WHAT THIS TASK INVOLVES>
Each line from the start of the data below through the one containing "corner_r = 34.5; // [28:0.5:38]" must be reproduced exactly.

====== AVAILABLE DATA ======

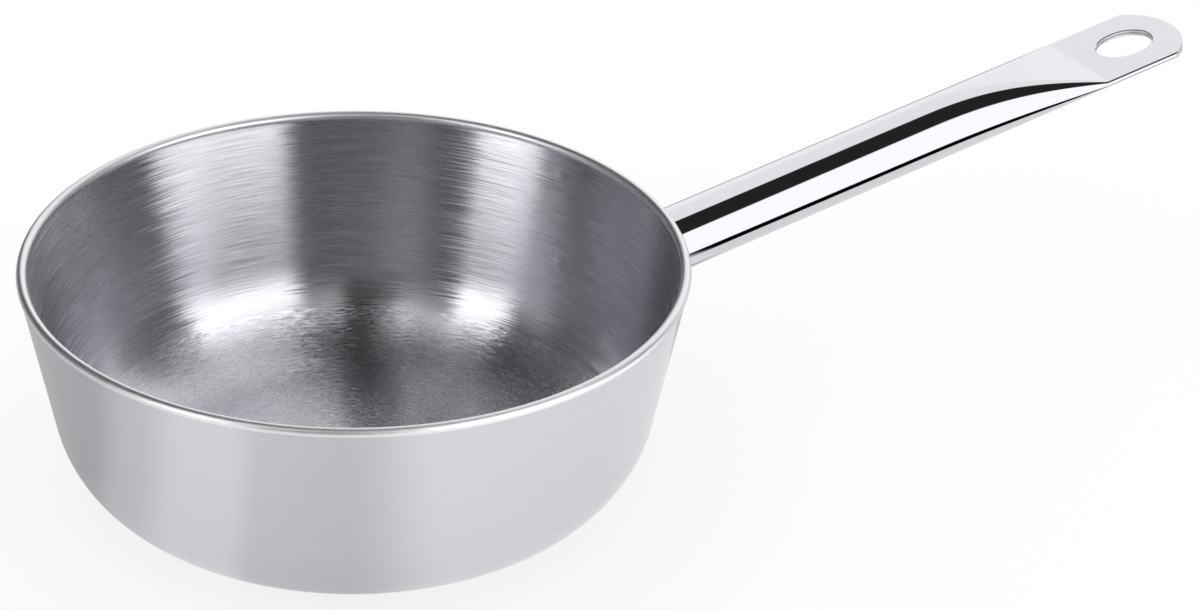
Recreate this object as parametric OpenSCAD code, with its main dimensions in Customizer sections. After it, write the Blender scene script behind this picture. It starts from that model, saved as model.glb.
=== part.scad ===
// Saucier pan: a bowl of clad sheet with leaning walls, and a long tube handle
// that is pressed flat at its free end and hangs from a slot.
// Millimetres. The origin is on the bowl's axis at the underside of the base.
// The handle points along +X and +Z is up.

/* [Bowl] */
// Outside diameter over the rim bead
rim_d = 200; // [180:1:220]
// Height from the underside of the base to the top of the rim
bowl_h = 75; // [70:1:85]
// Lean of the wall away from upright, in degrees
wall_angle = 11.6; // [8:0.2:15]
// Outside radius of the round corner between base and wall
corner_r = 34.5; // [28:0.5:38]

/* [Clad sheet] */
// Thickness of the outer steel sheet
outer_t = 0.6; // [0.4:0.1:0.8]
// Thickness of the aluminium layer between the steel sheets
core_t = 1.4; // [1:0.1:2]
// Thickness of the inner steel sheet
inner_t = 0.6; // [0.4:0.1:0.8]
// How far the rim bead stands proud of the wall outside
bead_out = 0.3; // [0.1:0.05:0.5]
// How far the rim bead stands proud of the wall inside
bead_in = 0.15; // [0.05:0.05:0.3]

/* [Handle tube] */
// Outside diameter of the tube
tube_d = 20.4; // [18:0.2:23]
// Wall thickness of the tube
tube_t = 1; // [0.8:0.1:1.3]
// Length along the tube's axis, from the bowl's wall to the tip
handle_l = 217; // [190:1:250]
// Climb of the handle away from the bowl, in degrees
handle_rise = 7.8; // [5:0.2:11]
// Depth below the rim at which the tube's axis meets the wall
handle_drop = 26.7; // [25:0.1:29]
// Length over which the round tube flattens
taper_l = 66; // [50:1:80]

/* [Handle paddle] */
// Width of the flat paddle
paddle_w = 32.8; // [30:0.2:36]
// Length of the flat paddle, from its crease to the tip
paddle_l = 38.5; // [35:0.5:45]
// Gap left between the two pressed layers
seam_gap = 0.2; // [0.1:0.05:0.4]
// How much the tip's arc is blunter than a half circle, in radius
tip_blunt = 1.6; // [0.4:0.2:4]
// Length of the hanging slot, end to end
slot_l = 20.4; // [17:0.2:22]
// Width of the hanging slot
slot_w = 14.8; // [10:0.2:16]
// Distance from the tip to the middle of the slot
slot_from_tip = 19.3; // [17:0.1:22]

/* [Handle bracket] */
// Thickness of the bracket's plate
plate_t = 1.5; // [1.2:0.1:2]
// Width of the plate at its upper edge
plate_top_w = 70; // [68:1:76]
// Width of the plate at its lower edge
plate_low_w = 60; // [58:1:66]
// Gap between the rim bead and the plate's upper edge
plate_below_bead = 0.4; // [0.2:0.1:1]
// Height of the plate
plate_h = 40.5; // [39:0.5:43]
// Radius of the plate's corners
plate_corner_r = 6; // [3:0.5:8]
// Width of the shoulder that the tube's end stands on, beyond the tube
shoulder_w = 1.8; // [1.4:0.1:2.4]
// Least height of the shoulder above the plate
shoulder_rise = 1.4; // [0.8:0.1:2.5]
// Widening of the boss towards the plate, per length
boss_flare = 0.25; // [0.15:0.05:0.35]
// Length of the spigot inside the tube
spigot_l = 10; // [6:1:16]
// Thickness of the spigot
spigot_t = 1.2; // [1:0.1:1.6]
// Clearance between the spigot and the tube
spigot_clear = 0.1; // [0.05:0.05:0.3]

/* [Welds] */
// Diameter of a spot weld
spot_d = 5.2; // [4:0.2:7]
// Sideways distance between the two upper spot welds
spot_top_w = 60; // [56:1:62]
// Sideways distance between the two lower spot welds
spot_low_w = 48; // [46:1:52]
// Distance from the plate's upper edge down to the upper spot welds
spot_edge = 5; // [4:0.5:7]
// Height between the upper and the lower spot welds
spot_pitch = 27; // [24:0.5:29]
// Depth of the dent that each spot weld leaves inside the bowl
dent_depth = 0.25; // [0.1:0.05:0.35]
// Size of the weld seam round the tube's end
seam_size = 1.5; // [1:0.1:1.8]

/* [Hidden] */
$fn = 128;

tube_sides = 40;
taper_steps = 16;
cut_over = 1;

sheet_t = outer_t + core_t + inner_t;
bead_r = (bead_out + sheet_t / cos(wall_angle) + bead_in) / 2;
bead_x = rim_d / 2 - bead_r;
bead_z = bowl_h - bead_r;
corner_x = wall_r(corner_r) - corner_r / cos(wall_angle);

root_z = bowl_h - handle_drop;
root_x = wall_r(root_z);
crease_at = handle_l - paddle_l;
taper_from = crease_at - taper_l;
slot_at = handle_l - slot_from_tip;
paddle_t = 2 * tube_t + seam_gap;
tip_r = paddle_w / 2 + tip_blunt;

shoulder_r = tube_d / 2 + shoulder_w;
wall_to_tube = wall_angle + handle_rise;
shoulder_at = shoulder_r * tan(wall_to_tube) + plate_t / cos(wall_to_tube) + shoulder_rise;
boss_from = -shoulder_r;
spigot_r = tube_d / 2 - tube_t - spigot_clear;

plate_top_z = bead_z - bead_r - plate_below_bead;
plate_low_z = plate_top_z - plate_h;
spot_top_z = plate_top_z - spot_edge;
spot_low_z = spot_top_z - spot_pitch;
dent_r = (pow(spot_d / 2, 2) + pow(dent_depth, 2)) / (2 * dent_depth);

// Radius of the wall's outside face at height z
function wall_r(z) = rim_d / 2 - bead_out - (bead_z - z) * tan(wall_angle);

// Half the bowl's section, from its axis out to a face that lies d inside the outside face
module bowl_half(d) {
    reach = corner_r - d;
    polygon([
        [0, d],
        [corner_x, d],
        [corner_x + reach * cos(wall_angle), corner_r - reach * sin(wall_angle)],
        [wall_r(bead_z) - d / cos(wall_angle), bead_z],
        [0, bead_z]
    ]);
    translate([corner_x, corner_r])
        intersection() {
            circle(r = reach);
            translate([0, -reach]) square(reach);
        }
}

// Section of one layer of the sheet, between two depths
module layer_half(from_d, to_d) {
    difference() {
        bowl_half(from_d);
        bowl_half(to_d);
    }
}

module rim_bead_half() {
    translate([bead_x, bead_z]) circle(r = bead_r);
}

// Places children on the wall at a spot weld, with +X out along the wall's normal
module at_spot(side, z, width) {
    rotate([0, 0, side * asin(width / 2 / wall_r(z))])
        translate([wall_r(z), 0, z])
            rotate([0, wall_angle, 0])
                children();
}

module at_each_spot() {
    for (side = [-1, 1]) {
        at_spot(side, spot_top_z, spot_top_w) children();
        at_spot(side, spot_low_z, spot_low_w) children();
    }
}

// A plug at each spot weld, long enough to pass through the sheets
module spot_plugs() {
    at_each_spot()
        rotate([0, 90, 0])
            cylinder(d = spot_d, h = 2 * (sheet_t + plate_t), center = true);
}

// Places children where the handle's axis meets the wall, with +X along the handle
module at_handle() {
    translate([root_x, 0, root_z])
        rotate([0, -handle_rise, 0])
            children();
}

// Inner sheet, rolled over the edge of the other two layers as the rim bead
module inner_sheet() {
    color([0.74, 0.74, 0.76])
    difference() {
        rotate_extrude() {
            layer_half(outer_t + core_t, sheet_t);
            rim_bead_half();
        }
        at_each_spot()
            translate([dent_depth - sheet_t - dent_r, 0, 0])
                sphere(r = dent_r);
    }
}

module aluminium_core() {
    color([0.82, 0.83, 0.84])
    rotate_extrude()
        difference() {
            layer_half(outer_t, outer_t + core_t);
            rim_bead_half();
        }
}

module outer_sheet() {
    color([0.68, 0.69, 0.72])
    difference() {
        rotate_extrude()
            difference() {
                layer_half(0, outer_t);
                rim_bead_half();
            }
        spot_plugs();
    }
}

// Outline of the bracket's plate, seen along the handle
module plate_outline() {
    r = plate_corner_r;
    top_y = plate_top_w / 2 - r;
    low_y = plate_low_w / 2 - r;
    top_z = plate_top_z - r;
    low_z = plate_low_z + r;
    lean = atan((top_y - low_y) / (top_z - low_z));
    polygon([
        [top_y, top_z + r],
        [top_y + r * cos(lean), top_z - r * sin(lean)],
        [low_y + r * cos(lean), low_z - r * sin(lean)],
        [low_y, low_z - r],
        [-low_y, low_z - r],
        [-low_y - r * cos(lean), low_z - r * sin(lean)],
        [-top_y - r * cos(lean), top_z - r * sin(lean)],
        [-top_y, top_z + r]
    ]);
    for (side = [-1, 1]) {
        translate([side * top_y, top_z]) circle(r = r);
        translate([side * low_y, low_z]) circle(r = r);
    }
}

// Cone along the handle that flares towards the bowl, its wall moved in by inset
module boss_cone(inset) {
    end_r = shoulder_r - inset;
    end_at = shoulder_at - inset;
    at_handle()
        translate([boss_from, 0, 0])
            rotate([0, 90, 0])
                cylinder(r1 = end_r + (end_at - boss_from) * boss_flare, r2 = end_r, h = end_at - boss_from);
}

// Plate that lies on the wall, with a hollow boss and a spigot for the tube
module handle_bracket() {
    color([0.66, 0.67, 0.7])
    difference() {
        union() {
            intersection() {
                rotate_extrude() layer_half(-plate_t, 0);
                rotate([90, 0, 90]) linear_extrude(height = rim_d) plate_outline();
            }
            boss_cone(0);
            at_handle()
                rotate([0, 90, 0])
                    cylinder(r = spigot_r, h = shoulder_at + spigot_l);
        }
        rotate_extrude() bowl_half(0);
        boss_cone(plate_t);
        at_handle()
            rotate([0, 90, 0])
                cylinder(r = spigot_r - spigot_t, h = shoulder_at + spigot_l + cut_over);
        spot_plugs();
    }
}

// Height of the tube's section at a distance along the handle
function tube_high(at) =
    at <= taper_from ? tube_d
    : at >= crease_at ? paddle_t
    : paddle_t + (tube_d - paddle_t) * cos(90 * (at - taper_from) / taper_l);

// Width of the section, which grows as the tube is pressed flat
function tube_wide(at) =
    tube_d + (paddle_w - tube_d) * (tube_d - tube_high(at)) / (tube_d - paddle_t);

// One ring of points: a flat-sided round section with its wall moved in by inset
function tube_ring(at, inset) = [
    for (i = [0 : tube_sides - 1])
        let (a = (i + 0.5) * 360 / tube_sides, flat = (tube_wide(at) - tube_high(at)) / 2)
            [at, sign(cos(a)) * flat + (tube_high(at) / 2 - inset) * cos(a), (tube_high(at) / 2 - inset) * sin(a)]
];

// Solid along the handle through rings at each station
module tube_loft(from_at, to_at, inset) {
    stations = concat(
        [from_at],
        [for (i = [0 : taper_steps]) taper_from + i * taper_l / taper_steps],
        [to_at]
    );
    rings = [for (at = stations) tube_ring(at, inset)];
    last = len(stations) - 1;
    n = tube_sides;
    sides = [
        for (k = [0 : last - 1], i = [0 : n - 1])
            let (a = k * n + i, b = k * n + (i + 1) % n)
                each [[a, a + n, b], [b, a + n, b + n]]
    ];
    first_cap = [for (i = [0 : n - 1]) i];
    last_cap = [for (i = [n - 1 : -1 : 0]) last * n + i];
    polyhedron(points = [for (ring = rings) each ring], faces = concat([first_cap], sides, [last_cap]));
}

// Tube that starts square on the bracket's shoulder and ends as a two-layer paddle
module handle_tube() {
    color([0.86, 0.86, 0.88])
    at_handle()
        intersection() {
            difference() {
                tube_loft(shoulder_at, handle_l + cut_over, 0);
                tube_loft(shoulder_at - cut_over, handle_l + 2 * cut_over, tube_t);
                hanging_slot();
            }
            tip_outline();
        }
}

module hanging_slot() {
    straight = slot_l - slot_w;
    for (side = [-1, 1])
        translate([slot_at + side * straight / 2, 0, 0])
            cylinder(d = slot_w, h = tube_d, center = true);
    translate([slot_at, 0, 0])
        cube([straight, slot_w, tube_d], center = true);
}

// Prism seen from above: everything up to the tip's blunt arc
module tip_outline() {
    arc_at = handle_l - tip_r;
    linear_extrude(height = 2 * tube_d, center = true) {
        translate([arc_at, 0]) circle(r = tip_r);
        translate([0, -tip_r]) square([arc_at, 2 * tip_r]);
    }
}

// Round seam in the corner between the tube's end and the bracket's shoulder
module handle_weld_seam() {
    color([0.6, 0.58, 0.55])
    at_handle()
        translate([shoulder_at, 0, 0])
            rotate([0, 90, 0])
                rotate_extrude()
                    translate([tube_d / 2, 0])
                        intersection() {
                            circle(r = seam_size);
                            square(seam_size);
                        }
}

module spot_welds() {
    color([0.6, 0.6, 0.62])
    intersection() {
        spot_plugs();
        rotate_extrude() layer_half(-plate_t, outer_t);
    }
}

inner_sheet();
aluminium_core();
outer_sheet();
handle_bracket();
handle_tube();
handle_weld_seam();
spot_welds();
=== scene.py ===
import math

import bmesh
import bpy
from mathutils import Matrix, Vector


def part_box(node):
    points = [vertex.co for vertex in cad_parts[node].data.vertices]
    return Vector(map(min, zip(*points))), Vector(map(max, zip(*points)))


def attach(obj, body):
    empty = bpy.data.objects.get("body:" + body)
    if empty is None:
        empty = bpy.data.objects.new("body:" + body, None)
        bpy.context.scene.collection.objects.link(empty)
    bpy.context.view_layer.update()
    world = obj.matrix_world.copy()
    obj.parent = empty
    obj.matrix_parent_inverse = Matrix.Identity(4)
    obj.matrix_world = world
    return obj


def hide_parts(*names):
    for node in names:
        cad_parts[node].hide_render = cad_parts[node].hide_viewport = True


print("loading the packed pan")
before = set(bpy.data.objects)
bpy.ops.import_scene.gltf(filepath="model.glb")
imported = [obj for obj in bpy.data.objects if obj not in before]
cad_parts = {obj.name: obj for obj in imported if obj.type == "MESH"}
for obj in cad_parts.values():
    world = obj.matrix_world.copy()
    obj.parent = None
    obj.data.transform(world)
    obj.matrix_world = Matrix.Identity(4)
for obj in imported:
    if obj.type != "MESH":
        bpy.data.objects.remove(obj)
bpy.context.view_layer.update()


# One value in a node tree. Arithmetic on it adds Math nodes, and node() adds any other kind.
class Wire:
    def __init__(self, tree, socket=None):
        self.tree = tree
        self.socket = socket

    def node(self, kind, settings=None, inputs=None, output=0):
        made = self.tree.nodes.new(kind)
        for name, value in (settings or {}).items():
            setattr(made, name, value)
        for key, value in (inputs or {}).items():
            if isinstance(value, Wire):
                self.tree.links.new(value.socket, made.inputs[key])
            else:
                made.inputs[key].default_value = value
        return Wire(self.tree, made.outputs[output] if len(made.outputs) else None)

    def math(self, operation, *others, first=None):
        values = [self if first is None else first, *others]
        return self.node("ShaderNodeMath", {"operation": operation}, dict(enumerate(values)))

    def __add__(self, other):
        return self.math("ADD", other)

    def __radd__(self, other):
        return self.math("ADD", other)

    def __sub__(self, other):
        return self.math("SUBTRACT", other)

    def __rsub__(self, other):
        return self.math("SUBTRACT", self, first=other)

    def __mul__(self, other):
        return self.math("MULTIPLY", other)

    def __rmul__(self, other):
        return self.math("MULTIPLY", other)

    def __truediv__(self, other):
        return self.math("DIVIDE", other)

    def clamped(self):
        return self.math("MINIMUM", 1.0).math("MAXIMUM", 0.0)

    def arcCosine(self):
        return self.math("MINIMUM", 1.0).math("MAXIMUM", -1.0).math("ARCCOSINE")

    def between(self, low, high):
        smooth = {"interpolation_type": "SMOOTHSTEP"}
        return self.node("ShaderNodeMapRange", smooth, {0: self, 1: low, 2: high})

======

REPLY TO THE TASK>
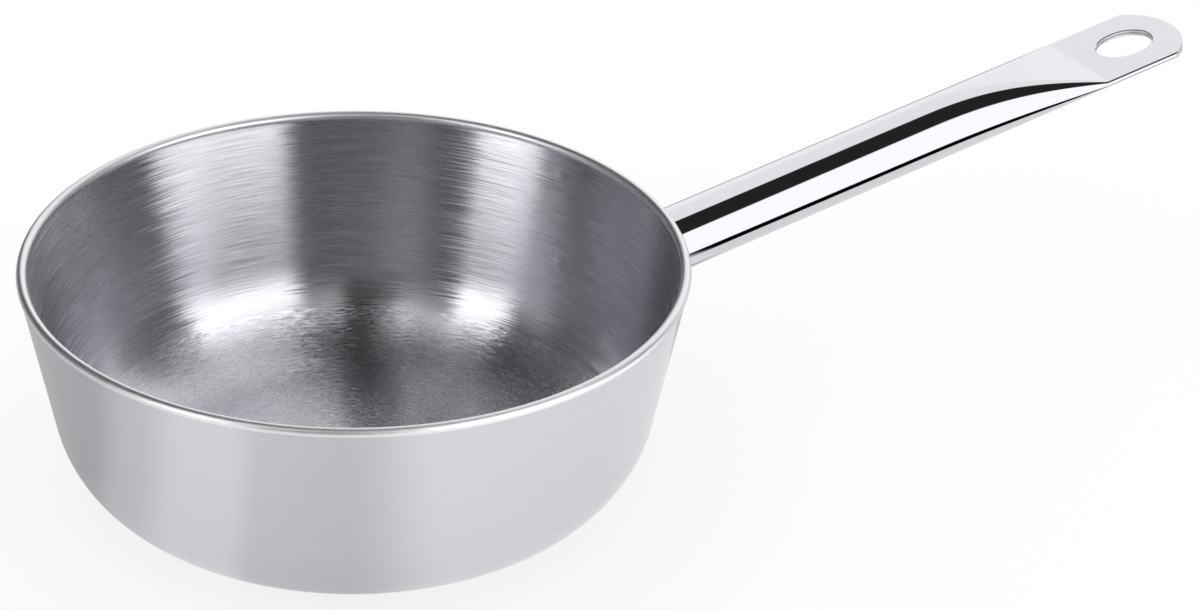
Recreate this object as parametric OpenSCAD code, with its main dimensions in Customizer sections. After it, write the Blender scene script behind this picture. It starts from that model, saved as model.glb.
=== part.scad ===
// Saucier pan: a bowl of clad sheet with leaning walls, and a long tube handle
// that is pressed flat at its free end and hangs from a slot.
// Millimetres. The origin is on the bowl's axis at the underside of the base.
// The handle points along +X and +Z is up.

/* [Bowl] */
// Outside diameter over the rim bead
rim_d = 200; // [180:1:220]
// Height from the underside of the base to the top of the rim
bowl_h = 75; // [70:1:85]
// Lean of the wall away from upright, in degrees
wall_angle = 11.6; // [8:0.2:15]
// Outside radius of the round corner between base and wall
corner_r = 34.5; // [28:0.5:38]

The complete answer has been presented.